RS: People, American people...
CZ: Are they friendly to you? Are they nice to you?
CZ: Good. You know, I don't have your date of birth.
RS: February 11, 1924.
CZ: OK. Is there anything you want to tell me?
RS: The two boys of my nephew's wife they finished school here and now they study at the University.
CZ: How nice, how nice.
RS: They are very good students.
CZ: All A's, huh? Very good. You know, I can't help but think from talking to everybody about the people in the former Soviet Union, the big shots, the government leaders, the brain drain... do you know that word? All the smart people that have left Russia, USSR, the former USSR. I meant to ask you. Were there any definite anti-Semitic incidents, happenings?
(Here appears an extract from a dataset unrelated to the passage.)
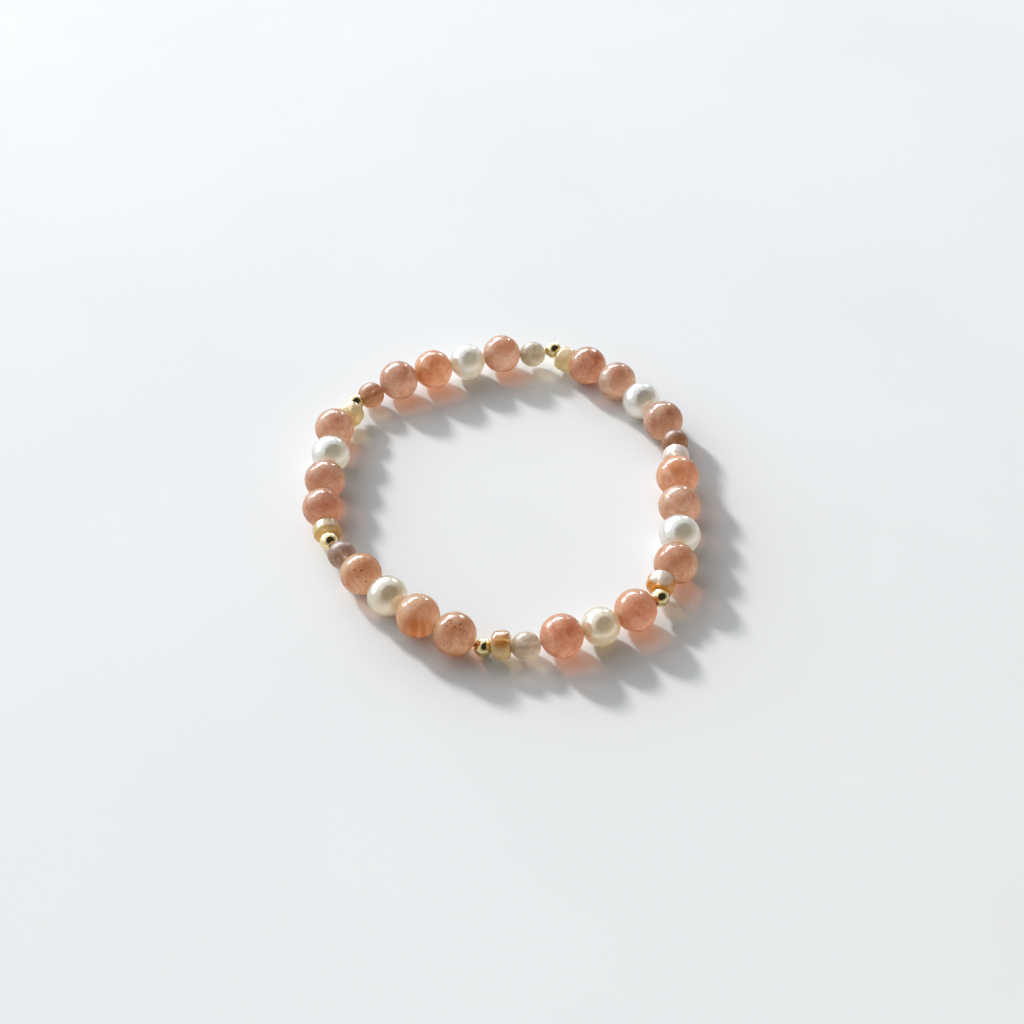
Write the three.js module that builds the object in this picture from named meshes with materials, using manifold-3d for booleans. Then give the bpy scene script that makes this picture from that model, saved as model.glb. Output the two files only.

RS: It was a big conflict between Armenia and Azerbaijan. Azerbaijan people want to rid of Armenians, then Russian, then Jewish people.
RS: The Russian people, the Jewish people.
CZ: That order. I see. So they wanted to get rid of you.
CZ: About when was this? More recent history? Now?
RS: Now, when she left.
CZ: I see. Is that why you left?
RS: The last years when Stalin was in power it was very strong power and all people would be afraid to do something, not allowed by the government. But then perestroika, freedom of speech came and each republic want to be an independent state. Then came nationality conflicts and then it was more anti-Semitism.
CZ: More predominant. Well, I think, can you think of anything?
RS: Like many other people I left my native place because of anti-Semitism, because of not stability in economic, bad political situation. Relatives went here for young children to make them better future and she has to go with them because she was alone without them.
CZ: Not being by yourself. But it was a good move?
CZ: OK. So good. So I thank you. Thank you. Appreciate it very much and be well. I think, is there anything else you need to tell me or want to tell me?
RS: I am very glad to live here. I am very appreciative to the government of USA and to Jewish Family Service for the help and I feel now better than before in Azerbaijan. Good neighbors in this facility.
CZ: Nice. And there's a lot of Russian people too. That's good, very good. OK, well thank you.